The message I got last weekend from Shoe Guy, I know he has a girlfriend and when he mentioned meeting up I told him that wasn’t an option, I do know about his girlfriend, would he cheat on her? I don’t know but I wouldn’t do anything while I know she is around.

For me, although I cheated by the time I did I had nothing to lose, our relationship was over apart from us saying the words, I hate what I did to a good person and I wouldn’t do it again but for a lot of people I don’t think they cheat because it’s over, they cheat because they can.

So, when cheating is the case, where does the blame lie? Should we just go and get what we want regardless of who is hurt in the crossfire? If someone repeatedly tells me he’s not got a girlfriend should I steer clear in case he is lying and he has?
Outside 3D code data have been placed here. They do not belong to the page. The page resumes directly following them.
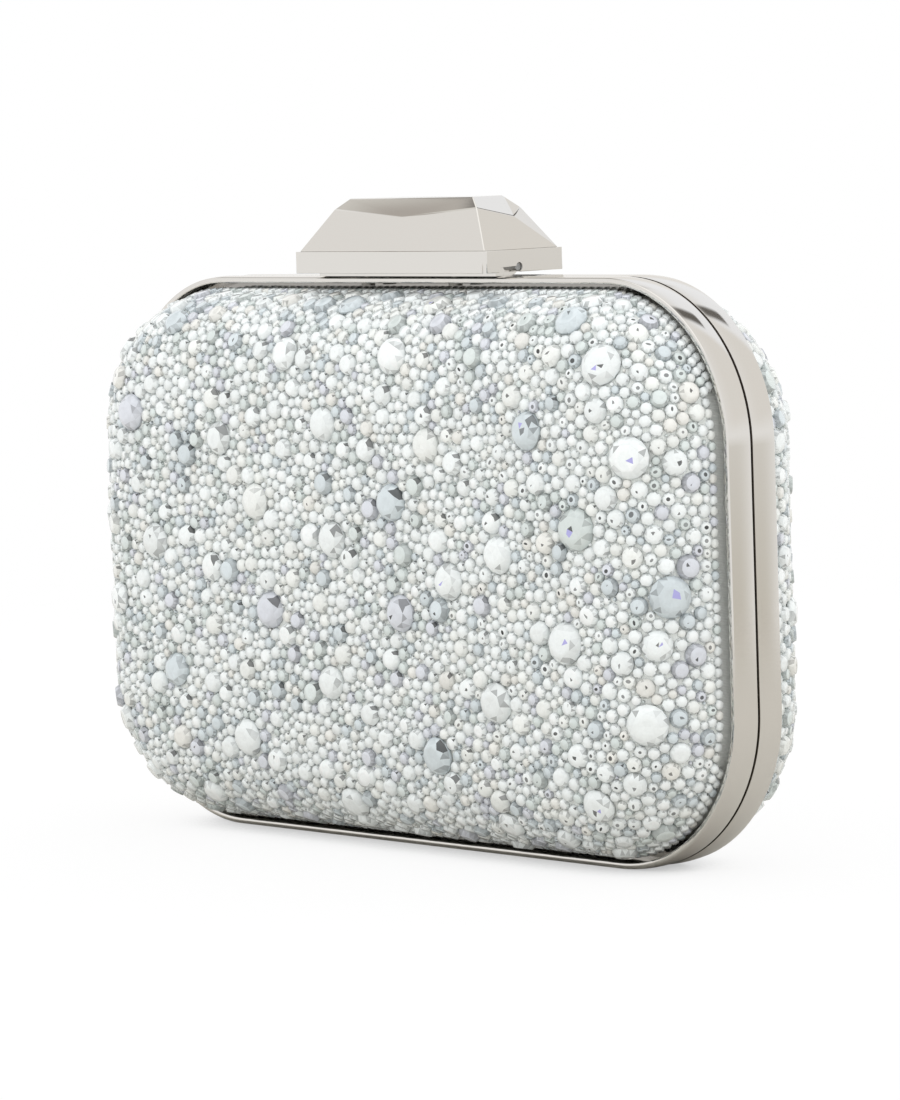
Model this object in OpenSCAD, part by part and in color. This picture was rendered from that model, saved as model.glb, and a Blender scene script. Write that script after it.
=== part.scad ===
// Crystal-covered box clutch: two metal frames hinged along the bottom, a padded dome in each,
// and a faceted lever clasp on top.
// X runs across the bag, Y from front to back, Z up. The two frames meet at y = 0, and the bag
// stands on z = 0. A half is drawn lying on its parting plane, then turned upright.

/* [Frame] */
// Width of the closed frame
frame_w = 165; // [150:1:190]
// Height of the frame
frame_h = 107.5; // [98:0.5:120]
// Corner radius of the frame's outline
corner_r = 30; // [27:0.5:34]
// Depth of each half's band, from the parting plane to its rim
band_d = 6.1; // [5.6:0.1:7]
// Wall of the band
lip_t = 1.3; // [1.1:0.1:1.6]
// Width of the flange behind the band's wall, measured from the outline
web_w = 6.5; // [6.4:0.1:8]
// Thickness of that flange
web_t = 1.4; // [1.35:0.05:1.8]
// Crown of the band's polished outside
band_crown = 0.2; // [0.1:0.05:0.3]
// Gap between the two closed halves
parting_gap = 0.2; // [0.1:0.05:0.4]
// Rounding of the band's outer edges
edge_r = 0.3; // [0.15:0.05:0.4]
// Depth of the flat that the bag stands on, cut into the crown
foot_flat = 0.1; // [0.05:0.05:0.1]

/* [Dome] */
// Height of the paved dome above the parting plane
dome_top = 22.5; // [21:0.5:27]
// Radius of the dome's rounded edge
dome_r = 15; // [12:0.5:15]
// Rise of the dome's face from its rounded edge to its middle
dome_crown = 1.1; // [0.6:0.1:1.6]
// Gap between the band's wall and the paving
lip_gap = 1.5; // [1.2:0.1:1.8]
// Thickness of the paving of small crystals
pave_t = 0.9; // [0.7:0.05:1.1]
// Thickness of the cloth that carries the crystals
fabric_t = 0.5; // [0.3:0.05:0.7]
// Wall of the moulded shell
shell_t = 1.6; // [1.4:0.1:1.7]
// Thickness of the lining
lining_t = 0.6; // [0.4:0.05:0.7]
// Distance from the parting plane to the paving's edge
pave_start = 5.2; // [4.6:0.1:6]

/* [Large crystals] */
// Radius of the largest crystals
crystal_r = 3.2; // [2.6:0.1:3.4]
// Height of the largest crystals above the cloth
crystal_h = 2.1; // [1.6:0.1:2.3]
// Clearance round each crystal in the paving
crystal_clear = 0.1; // [0.05:0.05:0.15]

/* [Hinge] */
// Length of the row of knuckles
hinge_l = 64; // [50:1:80]
// Number of knuckles, an odd number
knuckle_n = 5; // [3:2:7]
// Outer radius of a knuckle
knuckle_r = 1.2; // [1.1:0.05:1.25]
// Radius of the hinge pin
hinge_pin_r = 0.6; // [0.45:0.05:0.7]
// Running clearance of the pin in the rear knuckles
pin_clear = 0.05; // [0.03:0.01:0.08]
// End gap between knuckles
knuckle_gap = 0.2; // [0.1:0.05:0.3]
// Clearance of a knuckle in the other half's gutter
gutter_clear = 0.15; // [0.1:0.05:0.2]
// Height of the knuckles above the ground
knuckle_lift = 0.1; // [0.05:0.05:0.2]
// Angle that the rear half opens by, in degrees
open_angle = 75; // [45:5:85]

/* [Clasp] */
// Length of the clasp's base
clasp_l = 52.4; // [46:0.2:60]
// Depth of the clasp's base
clasp_d = 20.5; // [18:0.5:22]
// Height of the clasp's base
base_h = 4.1; // [3.9:0.1:5]
// Wall of the base
base_t = 1.2; // [1:0.1:1.5]
// Top plate of the base
roof_t = 1; // [0.8:0.1:1.1]
// Gap between the closed clasp and the frame
clasp_gap = 0.7; // [0.65:0.05:0.9]
// Ledge of the base round the faceted cap
cap_ledge = 0.8; // [0.6:0.1:1.5]
// Height of the faceted cap
cap_h = 9.8; // [8:0.2:12]
// Distance of the pivot in front of the parting plane
pivot_y = 1.4; // [1.2:0.1:1.6]
// Height of the pivot above the base's lower edge
pivot_rise = 0.95; // [0.9:0.05:1]
// Radius of the pivot hole in the base's ends
pivot_hole_r = 0.8; // [0.75:0.05:0.85]
// Running clearance of the pivot pin
pivot_clear = 0.08; // [0.04:0.01:0.1]
// Depth at which the pin's ends lie inside their holes
pin_recess = 0.4; // [0.2:0.1:0.8]
// Length of the assembly slot in front of the pivot hole
slot_l = 5.2; // [4:0.1:6]

/* [Hidden] */
$fn = 96;
// Overrun of every cut
over = 1;

// Steps of the band's crown, of the dome's rounded edge and of the dome's crown
crown_steps = 6;
turn_steps = 10;
rise_steps = 5;
// Angle at which the dome's rounded edge runs into its crowned face
dome_turn = 80;
// Chamfer of the band's inner rim
rim_chamfer = 0.2;

// The frame's outline, moved down by the flat that it stands on
span_x = frame_w - 2 * corner_r;
span_z = frame_h - 2 * corner_r;
centre_z = frame_h / 2 - foot_flat;
frame_top = frame_h - foot_flat;
band_lo = parting_gap / 2;
web_face = band_lo + web_t;
band_mid = (band_lo + band_d) / 2;
dome_foot = lip_t + lip_gap;
dome_axis = dome_top - dome_crown - dome_r * sin(dome_turn);
shell_in = pave_t + fabric_t;
lining_in = shell_in + shell_t;

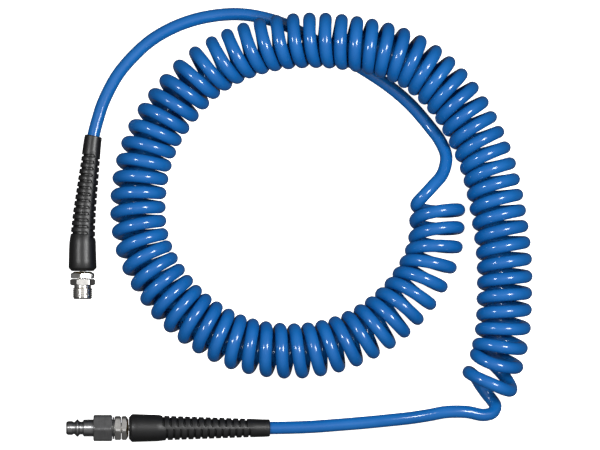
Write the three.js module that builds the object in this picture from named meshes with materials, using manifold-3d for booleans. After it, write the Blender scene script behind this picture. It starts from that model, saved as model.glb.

From my experience I would never get involved with someone that was with someone else, I’m still a firm believer of if they’ll cheat with you they cheat on you but I can’t worry about a girlfriend that I don’t know exists, or one that is constantly denied?

I think really that you can only blame the person in the relationship for cheating, not the person that they cheat with, however we shouldn't make it easy for them and should steer clear if we know that there is a partner involved.